The spectral absorption of objects provides innate information about material properties that have proven useful in applications such as classification, synthetic relighting, and medical imaging, to name a few. In recent years, the photoacoustic imaging technique (PAI) has received attention. PAI utilizes the photoacoustic effect for shape recovery that materials emit acoustic signals under light irradiation. What makes PAI different from ordinary 3D sensing is PAI can provide 3D geometric structure associated with wavelength-dependent absorption information of the interior of a target in a non-invasive manner. In this talk, I will introduce various shape recovery methods focusing on the properties of light such as absorption and refraction: 3D modeling by PAI, shape from water, shape from chromatic aberration, and shape from fluorescence.

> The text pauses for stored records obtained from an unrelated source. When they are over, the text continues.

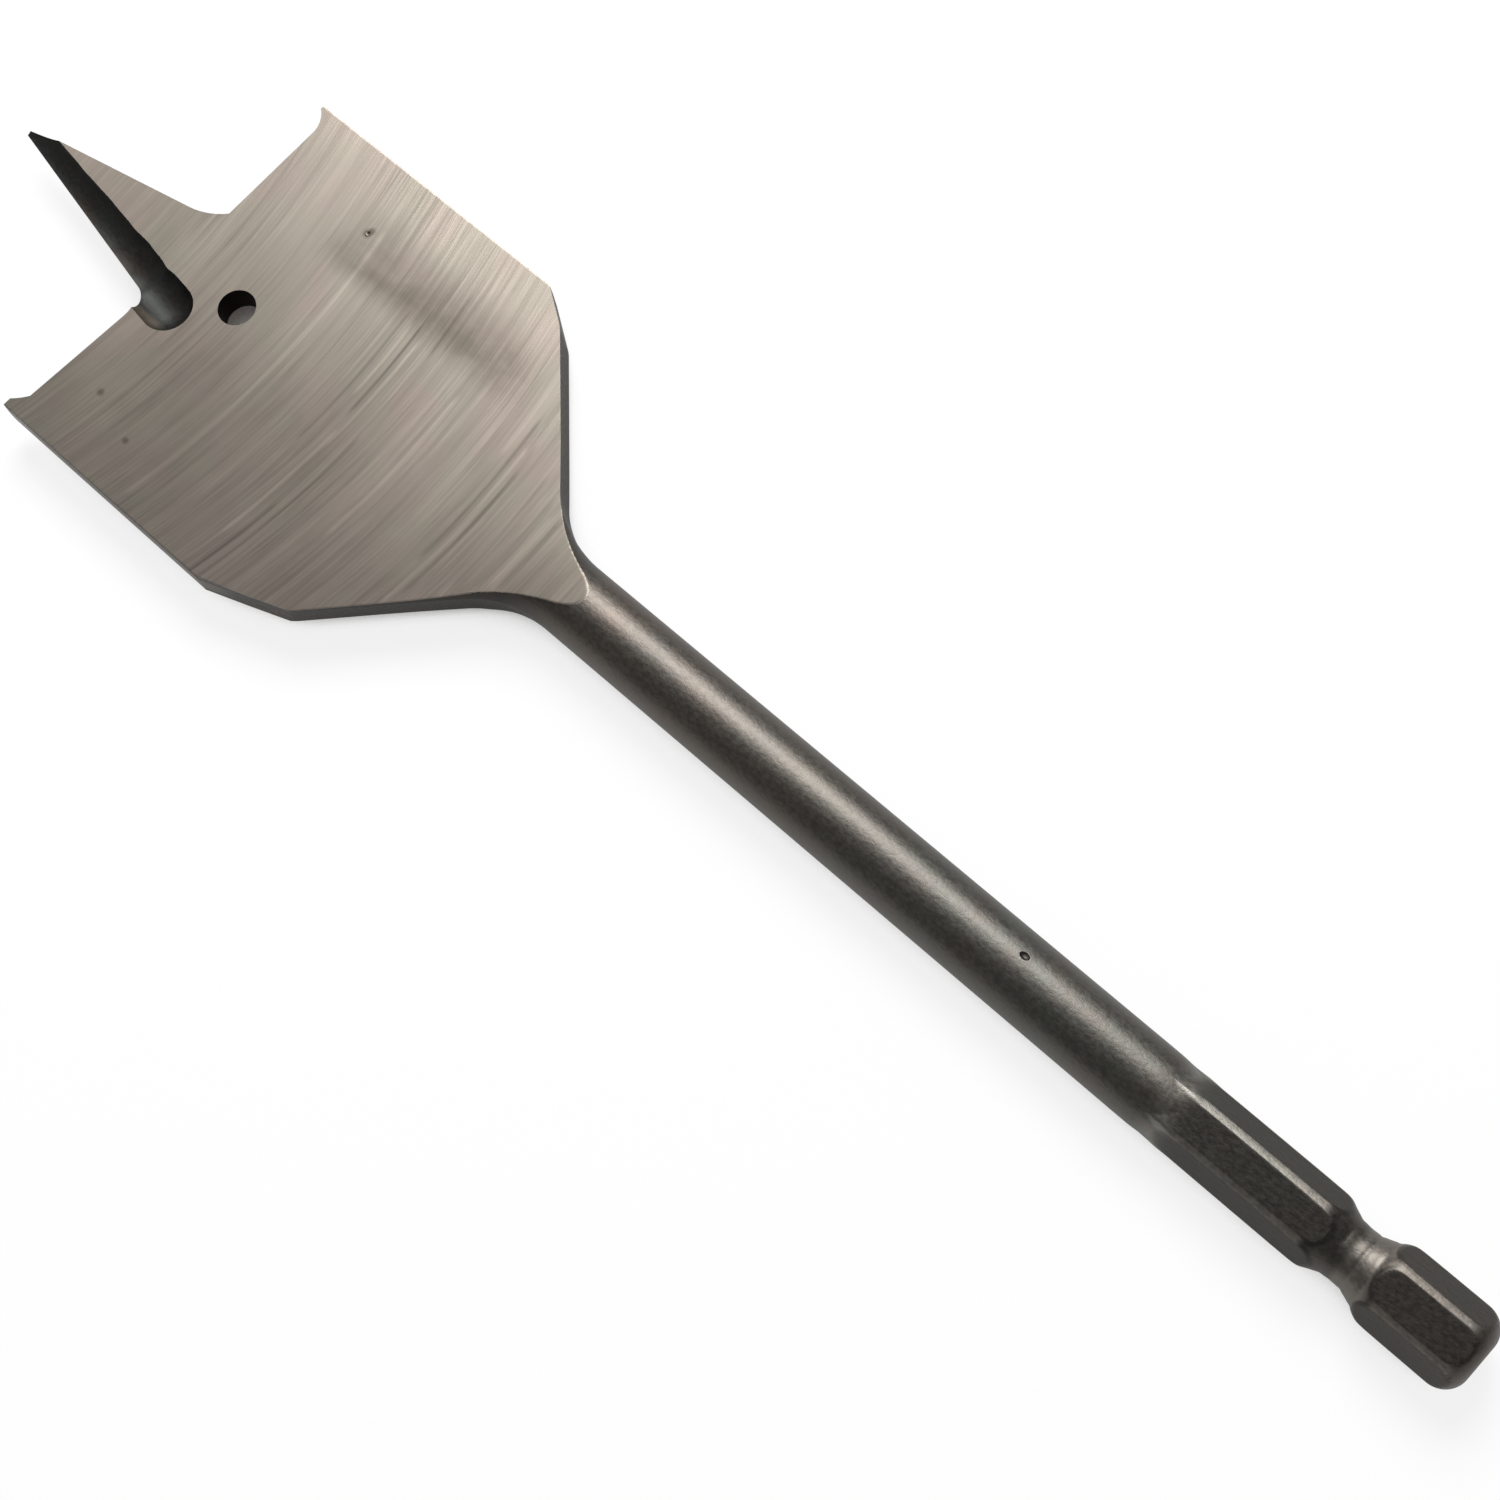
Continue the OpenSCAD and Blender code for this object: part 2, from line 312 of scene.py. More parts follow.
def blank_points():
    """Grid of the blank, one row for each section. Round a section the turn runs from +Y; the
    first cells of each quarter lie on the side wall and the rest on the ground face. A point
    lies at the smaller of the blank's radius, less the wear of the drive end, and the flats.
    The corner between the two is rounded more, by a bell curve, at the end of the flats. Then
    its height is cut to the ground face, and its side to neck, heel and bevels."""
    x = stations()[:, None]
    radius = blank_radius(x)
    edge_turn = np.arcsin(np.clip(face_height(x) / radius, 0, 1))
    wall = np.minimum(edge_turn, wall_turn)
    cell = np.arange(quarter_cells + 1)[None, :]
    on_wall = wall * cell / wall_cells
    on_face = wall + (np.pi / 2 - wall) * (cell - wall_cells) / (quarter_cells - wall_cells)
    quarter = np.where(cell < wall_cells, on_wall, on_face)
    turn = np.concatenate([quarter[:, :-1], np.pi - quarter[:, :0:-1],
                           np.pi + quarter[:, :-1], 2 * np.pi - quarter[:, :0:-1]], axis=1)
    wear_and_sheen = corner_wear * np.clip((hex_len - hex_runout - x) / hex_runout, 0, 1)
    soft = corner_soft + runout_soft * np.exp(-((x - hex_len) / runout_wide) ** 2)
    pressed = soft_min(radius - wear_and_sheen, hex_radius(x, turn), soft)
    radius = np.where(x < hex_len + 3 * runout_wide, pressed, radius)
    y = radius * np.cos(turn)
    z = radius * np.sin(turn)
    z = np.sign(z) * np.maximum(soft_min(np.abs(z), face_height(x), face_soft), 0)
    y = np.minimum(y, np.minimum(heel_wall(x, z), heel_limit(x, bevel_lead)))
    y = np.maximum(y, -np.minimum(heel_wall(x, -z), heel_limit(x, bevel_trail)))
    return np.stack([np.broadcast_to(x, y.shape), y, z], axis=-1)


def tube_faces(rows, columns):
    """Quads between the rows of a closed tube, and one face over each end."""
    row, column = np.meshgrid(np.arange(rows - 1), np.arange(columns), indexing="ij")
    here, across = row * columns + column, row * columns + (column + 1) % columns
    quads = np.stack([here, across, across + columns, here + columns], axis=-1).reshape(-1, 4)
    caps = [list(range(columns))[::-1], list(range((rows - 1) * columns, rows * columns))]
    return quads[:, ::-1].tolist() + [cap[::-1] for cap in caps]


def read_values(items, name, width=1, kind=float):
    """A value, or a row of width values, of every point, face, corner or edge of a mesh."""
    values = np.zeros(len(items) * width, kind)
    items.foreach_get(name, values)
    return values.reshape(-1, width) if width > 1 else values


def outward(made):
    """Turns a closed mesh so that its faces point outwards. They do when the products of each
    triangle's three corners, which are its signed volumes, add up to more than nothing."""
    bpy.context.view_layer.update()
    mesh = made.data
    mesh.calc_loop_triangles()
    picks = read_values(mesh.loop_triangles, "vertices", 3, int)
    a, b, c = read_values(mesh.vertices, "co", 3)[picks].transpose(1, 0, 2)
    if np.einsum("ij,ij->i", a, np.cross(b, c)).sum() < 0:
        mesh.flip_normals()
    return made


# Steel of the bit. The blade is ground bright, in arcs that run across its width; shank, heel
# and drive end keep the dark skin of the heat treatment. Each finish is one shader group.
ground_dark = (0.185, 0.164, 0.143, 1)
ground_light = (0.345, 0.308, 0.272, 1)
rosy_tint = (1.02, 0.98, 0.965, 1)
green_tint = (0.98, 0.995, 0.955, 1)
ground_rough, ground_rough_swing = 0.45, 0.03
cloud_share = 0.35
hair_share = 0.35
line_bump = 0.02
skin_cool = (0.102, 0.102, 0.091, 1)
skin_warm = (0.107, 0.098, 0.088, 1)
skin_brown = (0.117, 0.1, 0.087, 1)
skin_rough, skin_rough_swing = 0.46, 0.06
blotch_height = 0.7
skin_bump = 0.024
# Ranges that the noises are carried from, and where they have four values, the range carried to
line_swing = (0.3, 0.7, 0.55, 1.3)
line_contrast = (0.15, 0.85)
grain_contrast = (0.25, 0.75, 0.84, 1.16)
tint_share = (0.35, 0.65)
rough_share = (0.2, 0.8)
# The skin is coolest near heat_at and browner away from it, over the distances of heat_reach
heat_at = 38
heat_reach = (6, 44)
# Noises of the finishes: size along each axis, detail, and how far each is moved
noise_rough = 0.6
fine_lines = dict(size=(0.24, 9, 2), detail=3, shift=3.1)
hair_lines = dict(size=(0.07, 5, 2), detail=1, shift=9.4)
coarse_lines = dict(size=(0.75, 30, 2), detail=2, shift=8.2)
line_patches = dict(size=(7, 9, 2), detail=2, shift=5.5)
ground_clouds = dict(size=(11, 14, 2), detail=3, shift=1.3)
ground_tints = dict(size=(6, 6, 2), detail=1, shift=7.7)
skin_blotches = dict(size=(5, 2.5, 2.5), detail=3, shift=2.7)
skin_grains = dict(size=(0.5, 0.32, 0.32), detail=3, shift=6.1)
stain_patches = dict(size=(5, 3, 3), detail=3, shift=4.4)
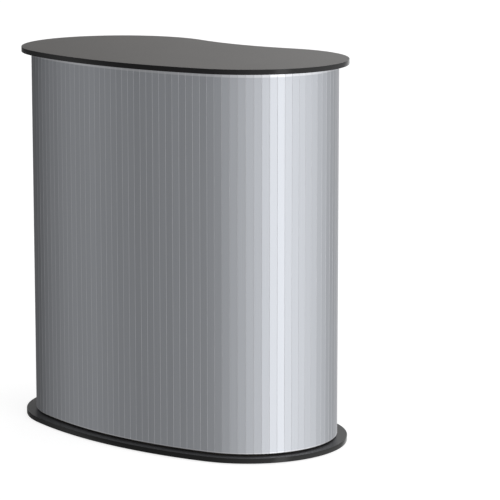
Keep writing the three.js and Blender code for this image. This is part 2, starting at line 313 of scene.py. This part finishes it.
def sandedBirchPly():
    # sanded birch plywood: pale face grain, and thin dark and light plies where its edge shows
    look = dict(pale="#CDB48C", dark="#B3956A", glue="#83653F", ply="#C6AA7E", grain=2.4, run=95,
                plyThickness=1.5)
    material, tree, shader, coords = startMaterial("sandedBirchPly", Roughness=0.6)
    along = addNode(tree, "Mapping", {"Vector": coords,
                                      "Scale": perMm(look["run"], look["grain"], look["grain"])})
    grain = addNode(tree, "TexNoise", {"Vector": along, "Scale": 1.0, "Detail": 6.0, "Roughness": 0.6})
    spread = addNode(tree, "MapRange", {"Value": grain, "From Min": 0.3, "From Max": 0.7})
    face = addNode(tree, "Mix", {"Factor": spread, "A": toLinear(look["dark"]),
                                 "B": toLinear(look["pale"])},
                   data_type="RGBA")
    height = addNode(tree, "SeparateXYZ", {"Vector": coords})
    turns = addNode(tree, "Math", {0: height.outputs["Z"], 1: math.pi / (look["plyThickness"] * mm)},
                    operation="MULTIPLY")
    layers = addNode(tree, "Math", {0: turns}, operation="SINE")
    split = addNode(tree, "MapRange", {"Value": layers, "From Min": -0.2, "From Max": 0.2})
    edge = addNode(tree, "Mix", {"Factor": split, "A": toLinear(look["glue"]),
                                 "B": toLinear(look["ply"])},
                   data_type="RGBA")
    facing = addNode(tree, "SeparateXYZ", {"Vector": addNode(tree, "NewGeometry").outputs["Normal"]})
    flat = addNode(tree, "Math", {0: facing.outputs["Z"]}, operation="ABSOLUTE")
    isFace = addNode(tree, "MapRange", {"Value": flat, "From Min": 0.4, "From Max": 0.6})
    colour = addNode(tree, "Mix", {"Factor": isFace, "A": edge, "B": face}, data_type="RGBA")
    normal = addNode(tree, "Bump", {"Height": grain, "Distance": 0.05 * mm, "Strength": 0.6})
    feed(tree, shader, {"Base Color": colour, "Normal": normal})
    return material


def touchTape(name, colour, light, pile):
    # woven nylon touch tape: matt black, pebbled by its hooks or its finer loops
    material, tree, shader, coords = startMaterial(name, Roughness=0.85, Sheen_Weight=0.2)
    rows = addNode(tree, "Mapping", {"Vector": coords, "Scale": perMm(pile)})
    cells = addNode(tree, "TexVoronoi", {"Vector": rows, "Scale": 1.0})
    ends = addNode(tree, "MapRange", {"Value": cells, "From Min": 0.1, "From Max": 0.7})
    shade = addNode(tree, "Mix", {"Factor": ends, "A": toLinear(light), "B": toLinear(colour)},
                    data_type="RGBA")
    normal = addNode(tree, "Bump", {"Height": cells, "Distance": 0.4 * mm, "Strength": 0.8})
    feed(tree, shader, {"Base Color": shade, "Normal": normal})
    return material


def anodisedAluminium():
    # satin anodised extrusion: cool grey metal with faint drawn lines along its length
    # (drawn lines are about 0.1 mm apart: wider here, so that they show)
    look = dict(colour="#BFC1C4", line="#ABADB1", spacing=0.6, rough=0.28)
    material, tree, shader, coords = startMaterial("anodisedAluminium", Metallic=1.0)
    drawn = addNode(tree, "Mapping", {"Vector": coords,
                                      "Scale": perMm(look["spacing"], look["spacing"], 300)})
    lines = addNode(tree, "TexNoise", {"Vector": drawn, "Scale": 1.0, "Detail": 3.0})
    colour = addNode(tree, "Mix", {"Factor": lines, "A": toLinear(look["line"]),
                                   "B": toLinear(look["colour"])},
                     data_type="RGBA")
    rough = addNode(tree, "MapRange", {"Value": lines, "From Min": 0.3, "From Max": 0.7,
                                       "To Min": look["rough"] - 0.04, "To Max": look["rough"] + 0.08})
    normal = addNode(tree, "Bump", {"Height": lines, "Distance": 0.01 * mm, "Strength": 0.4})
    feed(tree, shader, {"Base Color": colour, "Roughness": rough, "Normal": normal})
    return material


def mouldedNylon(name, colour, light):
    # injection-moulded nylon from a spark-eroded tool: an even fine pebble with a low sheen
    # (the pebble is drawn coarser than the real 0.1 mm)
    look = dict(pebble=0.7, rough=0.48, relief=0.05)
    material, tree, shader, coords = startMaterial(name, IOR=1.53)
    even = addNode(tree, "Mapping", {"Vector": coords, "Scale": perMm(look["pebble"])})
    pebble = addNode(tree, "TexNoise", {"Vector": even, "Scale": 1.0, "Detail": 3.0})
    shade = addNode(tree, "Mix", {"Factor": pebble, "A": toLinear(colour), "B": toLinear(light)},
                    data_type="RGBA")
    rough = addNode(tree, "MapRange", {"Value": pebble, "From Min": 0.3, "From Max": 0.7,
                                       "To Min": look["rough"] - 0.06, "To Max": look["rough"] + 0.08})
    normal = addNode(tree, "Bump", {"Height": pebble, "Distance": look["relief"] * mm, "Strength": 0.6})
    feed(tree, shader, {"Base Color": shade, "Roughness": rough, "Normal": normal})
    return material


def mouldedRubber():
    # compression-moulded rubber feet: dull black, slightly dusty
    look = dict(colour="#121212", dusty="#242321", dust=2.5, relief=0.08)
    material, tree, shader, coords = startMaterial("mouldedRubber", Roughness=0.85, IOR=1.52)
    even = addNode(tree, "Mapping", {"Vector": coords, "Scale": perMm(look["dust"])})
    dust = addNode(tree, "TexNoise", {"Vector": even, "Scale": 1.0, "Detail": 5.0, "Roughness": 0.65})
    colour = addNode(tree, "Mix", {"Factor": dust, "A": toLinear(look["colour"]),
                                   "B": toLinear(look["dusty"])},
                     data_type="RGBA")
    normal = addNode(tree, "Bump", {"Height": dust, "Distance": look["relief"] * mm, "Strength": 0.6})
    feed(tree, shader, {"Base Color": colour, "Normal": normal})
    return material


def zincPlatedSteel():
    # bright zinc-plated screws: cool metal with a blue-grey mottle
    look = dict(colour="#9EA3A8", light="#C2C5C7", mottle=1.8, relief=0.02)
    material, tree, shader, coords = startMaterial("zincPlatedSteel", Metallic=1.0, Roughness=0.3)
    even = addNode(tree, "Mapping", {"Vector": coords, "Scale": perMm(look["mottle"])})
    mottle = addNode(tree, "TexNoise", {"Vector": even, "Scale": 1.0, "Detail": 3.0})
    colour = addNode(tree, "Mix", {"Factor": mottle, "A": toLinear(look["colour"]),
                                   "B": toLinear(look["light"])},
                     data_type="RGBA")
    normal = addNode(tree, "Bump", {"Height": mottle, "Distance": look["relief"] * mm, "Strength": 0.4})
    feed(tree, shader, {"Base Color": colour, "Normal": normal})
    return material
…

Imari Sato received the BS degree in policy management from Keio University in 1994. After studying at Robotics Institute of Carnegie Mellon University as a visiting scholar, she received the MS and Ph.D. degrees in interdisciplinary Information Studies from the University of Tokyo in 2002 and 2005, respectively. In 2005, she joined the National Institute of Informatics, where she is currently a professor. Concurrently, she serves as a visiting professor at Tokyo Institute of Technology and a professor at the University of Tokyo. Her primary research interests are in the fields of computer vision (physics-based vision, spectral analysis, image-based modeling). She has received various research awards, including The Young Scientists’ Prize from The Commendation for Science and Technology by the Minister of Education, Culture, Sports, Science and Technology (2009), and Microsoft Research Japan New Faculty award (2011).